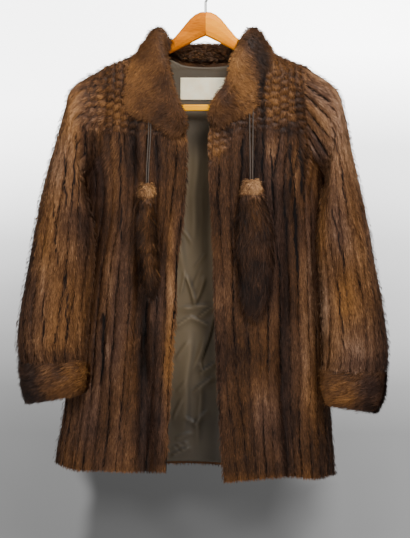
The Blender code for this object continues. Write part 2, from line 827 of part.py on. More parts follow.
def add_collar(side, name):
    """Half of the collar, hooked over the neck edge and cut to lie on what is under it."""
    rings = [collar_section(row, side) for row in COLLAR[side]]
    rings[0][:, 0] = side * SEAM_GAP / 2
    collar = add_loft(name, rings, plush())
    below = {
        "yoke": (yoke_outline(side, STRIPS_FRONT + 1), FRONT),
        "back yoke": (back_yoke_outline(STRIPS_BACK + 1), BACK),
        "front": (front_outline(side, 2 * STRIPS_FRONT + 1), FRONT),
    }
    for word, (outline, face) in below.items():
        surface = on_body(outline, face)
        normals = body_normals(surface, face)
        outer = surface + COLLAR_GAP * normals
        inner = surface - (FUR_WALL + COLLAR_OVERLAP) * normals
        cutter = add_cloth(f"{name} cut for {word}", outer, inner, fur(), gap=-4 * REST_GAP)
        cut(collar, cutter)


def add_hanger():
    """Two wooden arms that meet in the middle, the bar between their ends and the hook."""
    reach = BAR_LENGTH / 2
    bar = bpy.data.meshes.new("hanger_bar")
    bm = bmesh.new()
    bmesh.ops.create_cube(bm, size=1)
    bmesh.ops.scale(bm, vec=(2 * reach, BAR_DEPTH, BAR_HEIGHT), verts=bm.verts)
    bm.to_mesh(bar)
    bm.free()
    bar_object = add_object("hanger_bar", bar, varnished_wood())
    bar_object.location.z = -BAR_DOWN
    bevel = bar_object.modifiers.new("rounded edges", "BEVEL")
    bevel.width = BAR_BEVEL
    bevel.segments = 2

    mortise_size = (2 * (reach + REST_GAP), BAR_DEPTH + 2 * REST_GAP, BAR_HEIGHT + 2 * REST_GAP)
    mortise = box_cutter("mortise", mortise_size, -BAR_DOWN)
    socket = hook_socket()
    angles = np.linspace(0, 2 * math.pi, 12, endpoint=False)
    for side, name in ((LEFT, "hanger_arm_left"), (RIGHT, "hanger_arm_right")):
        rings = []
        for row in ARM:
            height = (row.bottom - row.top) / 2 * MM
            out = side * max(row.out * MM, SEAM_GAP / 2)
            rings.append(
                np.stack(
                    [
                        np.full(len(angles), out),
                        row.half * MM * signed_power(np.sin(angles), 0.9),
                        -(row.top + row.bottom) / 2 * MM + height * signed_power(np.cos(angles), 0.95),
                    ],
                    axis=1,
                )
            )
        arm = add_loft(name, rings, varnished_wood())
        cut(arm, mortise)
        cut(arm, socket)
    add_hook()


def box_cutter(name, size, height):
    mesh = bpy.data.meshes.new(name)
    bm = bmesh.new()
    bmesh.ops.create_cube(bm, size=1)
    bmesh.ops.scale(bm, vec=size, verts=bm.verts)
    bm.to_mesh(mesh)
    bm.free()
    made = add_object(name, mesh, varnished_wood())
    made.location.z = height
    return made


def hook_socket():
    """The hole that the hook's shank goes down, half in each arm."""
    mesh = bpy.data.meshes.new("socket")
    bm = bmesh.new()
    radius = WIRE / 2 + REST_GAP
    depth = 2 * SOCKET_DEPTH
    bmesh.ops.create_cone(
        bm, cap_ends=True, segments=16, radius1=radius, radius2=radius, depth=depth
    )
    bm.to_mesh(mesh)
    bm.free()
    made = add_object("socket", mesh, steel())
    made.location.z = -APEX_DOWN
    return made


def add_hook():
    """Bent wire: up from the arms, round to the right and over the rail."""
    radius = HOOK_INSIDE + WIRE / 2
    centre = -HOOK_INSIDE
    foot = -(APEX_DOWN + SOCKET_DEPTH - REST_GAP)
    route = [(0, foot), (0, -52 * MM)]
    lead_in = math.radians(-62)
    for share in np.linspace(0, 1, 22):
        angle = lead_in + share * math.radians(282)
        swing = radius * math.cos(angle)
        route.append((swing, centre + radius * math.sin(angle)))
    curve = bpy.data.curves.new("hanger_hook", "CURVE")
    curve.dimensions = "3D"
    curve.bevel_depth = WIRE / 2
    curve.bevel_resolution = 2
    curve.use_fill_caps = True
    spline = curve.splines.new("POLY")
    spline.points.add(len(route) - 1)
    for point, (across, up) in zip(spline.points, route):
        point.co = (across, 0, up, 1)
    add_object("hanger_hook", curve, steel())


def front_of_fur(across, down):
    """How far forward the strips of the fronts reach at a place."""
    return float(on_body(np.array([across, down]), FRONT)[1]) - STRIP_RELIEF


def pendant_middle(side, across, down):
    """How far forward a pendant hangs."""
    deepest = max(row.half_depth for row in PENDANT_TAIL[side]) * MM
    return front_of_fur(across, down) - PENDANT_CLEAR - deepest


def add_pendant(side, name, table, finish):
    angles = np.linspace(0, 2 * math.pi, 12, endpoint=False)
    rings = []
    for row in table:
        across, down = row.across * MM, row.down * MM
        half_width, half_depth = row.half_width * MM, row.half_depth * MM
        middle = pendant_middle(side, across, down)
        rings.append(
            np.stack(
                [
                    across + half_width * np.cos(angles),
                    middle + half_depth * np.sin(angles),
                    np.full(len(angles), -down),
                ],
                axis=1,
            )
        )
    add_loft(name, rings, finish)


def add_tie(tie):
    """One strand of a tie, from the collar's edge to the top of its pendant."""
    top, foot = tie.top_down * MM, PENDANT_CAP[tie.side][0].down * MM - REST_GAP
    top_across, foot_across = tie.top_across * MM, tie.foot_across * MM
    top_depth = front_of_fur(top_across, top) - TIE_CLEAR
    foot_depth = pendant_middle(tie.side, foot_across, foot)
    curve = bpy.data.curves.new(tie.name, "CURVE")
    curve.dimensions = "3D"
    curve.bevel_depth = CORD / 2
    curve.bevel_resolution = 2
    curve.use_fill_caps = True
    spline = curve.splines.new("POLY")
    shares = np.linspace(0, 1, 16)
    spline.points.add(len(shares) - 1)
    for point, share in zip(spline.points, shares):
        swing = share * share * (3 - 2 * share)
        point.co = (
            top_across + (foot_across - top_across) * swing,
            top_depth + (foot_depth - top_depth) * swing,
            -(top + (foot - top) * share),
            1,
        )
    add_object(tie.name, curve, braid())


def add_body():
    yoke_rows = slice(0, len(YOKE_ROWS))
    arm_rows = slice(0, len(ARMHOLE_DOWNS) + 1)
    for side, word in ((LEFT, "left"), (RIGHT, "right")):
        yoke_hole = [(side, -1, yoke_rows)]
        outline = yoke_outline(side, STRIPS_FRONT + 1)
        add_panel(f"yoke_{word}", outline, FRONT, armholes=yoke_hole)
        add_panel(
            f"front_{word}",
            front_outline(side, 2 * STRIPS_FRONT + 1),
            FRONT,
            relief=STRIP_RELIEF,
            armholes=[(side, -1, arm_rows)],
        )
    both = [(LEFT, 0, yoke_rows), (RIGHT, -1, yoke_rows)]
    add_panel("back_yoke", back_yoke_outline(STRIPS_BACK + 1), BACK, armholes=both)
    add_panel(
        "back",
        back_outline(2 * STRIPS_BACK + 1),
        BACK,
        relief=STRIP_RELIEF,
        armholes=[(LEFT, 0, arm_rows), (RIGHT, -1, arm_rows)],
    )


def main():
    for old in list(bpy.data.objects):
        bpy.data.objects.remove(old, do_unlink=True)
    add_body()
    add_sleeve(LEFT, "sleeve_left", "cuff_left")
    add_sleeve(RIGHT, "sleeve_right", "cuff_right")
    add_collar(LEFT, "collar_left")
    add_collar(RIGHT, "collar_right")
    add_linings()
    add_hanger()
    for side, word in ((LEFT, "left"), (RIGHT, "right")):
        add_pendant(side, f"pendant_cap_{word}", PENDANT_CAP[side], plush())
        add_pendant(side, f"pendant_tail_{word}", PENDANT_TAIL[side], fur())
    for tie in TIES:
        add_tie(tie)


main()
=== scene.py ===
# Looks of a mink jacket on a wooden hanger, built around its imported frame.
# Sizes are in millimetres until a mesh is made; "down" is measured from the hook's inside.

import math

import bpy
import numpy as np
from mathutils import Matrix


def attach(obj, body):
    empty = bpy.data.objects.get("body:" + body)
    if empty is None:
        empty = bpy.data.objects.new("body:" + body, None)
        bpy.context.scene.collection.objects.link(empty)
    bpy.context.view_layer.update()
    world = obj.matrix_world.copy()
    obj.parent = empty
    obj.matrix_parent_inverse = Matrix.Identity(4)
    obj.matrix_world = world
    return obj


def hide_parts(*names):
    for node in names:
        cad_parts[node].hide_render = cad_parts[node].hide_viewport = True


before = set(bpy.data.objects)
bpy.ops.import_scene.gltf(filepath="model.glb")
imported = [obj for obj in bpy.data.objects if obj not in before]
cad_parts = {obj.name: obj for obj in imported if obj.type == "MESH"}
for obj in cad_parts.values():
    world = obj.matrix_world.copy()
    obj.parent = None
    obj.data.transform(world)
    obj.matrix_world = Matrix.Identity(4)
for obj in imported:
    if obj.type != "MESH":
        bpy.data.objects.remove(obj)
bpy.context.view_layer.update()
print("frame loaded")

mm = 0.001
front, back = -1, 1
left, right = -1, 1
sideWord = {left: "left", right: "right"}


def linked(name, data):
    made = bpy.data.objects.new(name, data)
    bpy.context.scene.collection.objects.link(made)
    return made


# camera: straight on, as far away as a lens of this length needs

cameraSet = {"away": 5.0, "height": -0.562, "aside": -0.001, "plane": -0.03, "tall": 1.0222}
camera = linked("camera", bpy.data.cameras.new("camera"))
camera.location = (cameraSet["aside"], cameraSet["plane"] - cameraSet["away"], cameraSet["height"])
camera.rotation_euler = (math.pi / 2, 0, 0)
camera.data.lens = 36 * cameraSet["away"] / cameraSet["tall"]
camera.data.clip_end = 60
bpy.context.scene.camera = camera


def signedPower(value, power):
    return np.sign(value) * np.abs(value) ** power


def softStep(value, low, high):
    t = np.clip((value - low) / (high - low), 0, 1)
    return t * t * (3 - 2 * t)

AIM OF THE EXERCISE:
Quote the data above from the line containing "1), BACK, armholes=both)" to the line containing "cad_parts[node].hide_render = cad_parts[node].hide_viewport", inclusive, and stop.

RESULT OF THIS TASK:
    add_panel("back_yoke", back_yoke_outline(STRIPS_BACK + 1), BACK, armholes=both)
    add_panel(
        "back",
        back_outline(2 * STRIPS_BACK + 1),
        BACK,
        relief=STRIP_RELIEF,
        armholes=[(LEFT, 0, arm_rows), (RIGHT, -1, arm_rows)],
    )


def main():
    for old in list(bpy.data.objects):
        bpy.data.objects.remove(old, do_unlink=True)
    add_body()
    add_sleeve(LEFT, "sleeve_left", "cuff_left")
    add_sleeve(RIGHT, "sleeve_right", "cuff_right")
    add_collar(LEFT, "collar_left")
    add_collar(RIGHT, "collar_right")
    add_linings()
    add_hanger()
    for side, word in ((LEFT, "left"), (RIGHT, "right")):
        add_pendant(side, f"pendant_cap_{word}", PENDANT_CAP[side], plush())
        add_pendant(side, f"pendant_tail_{word}", PENDANT_TAIL[side], fur())
    for tie in TIES:
        add_tie(tie)


main()
=== scene.py ===
# Looks of a mink jacket on a wooden hanger, built around its imported frame.
# Sizes are in millimetres until a mesh is made; "down" is measured from the hook's inside.

import math

import bpy
import numpy as np
from mathutils import Matrix


def attach(obj, body):
    empty = bpy.data.objects.get("body:" + body)
    if empty is None:
        empty = bpy.data.objects.new("body:" + body, None)
        bpy.context.scene.collection.objects.link(empty)
    bpy.context.view_layer.update()
    world = obj.matrix_world.copy()
    obj.parent = empty
    obj.matrix_parent_inverse = Matrix.Identity(4)
    obj.matrix_world = world
    return obj


def hide_parts(*names):
    for node in names:
        cad_parts[node].hide_render = cad_parts[node].hide_viewport = True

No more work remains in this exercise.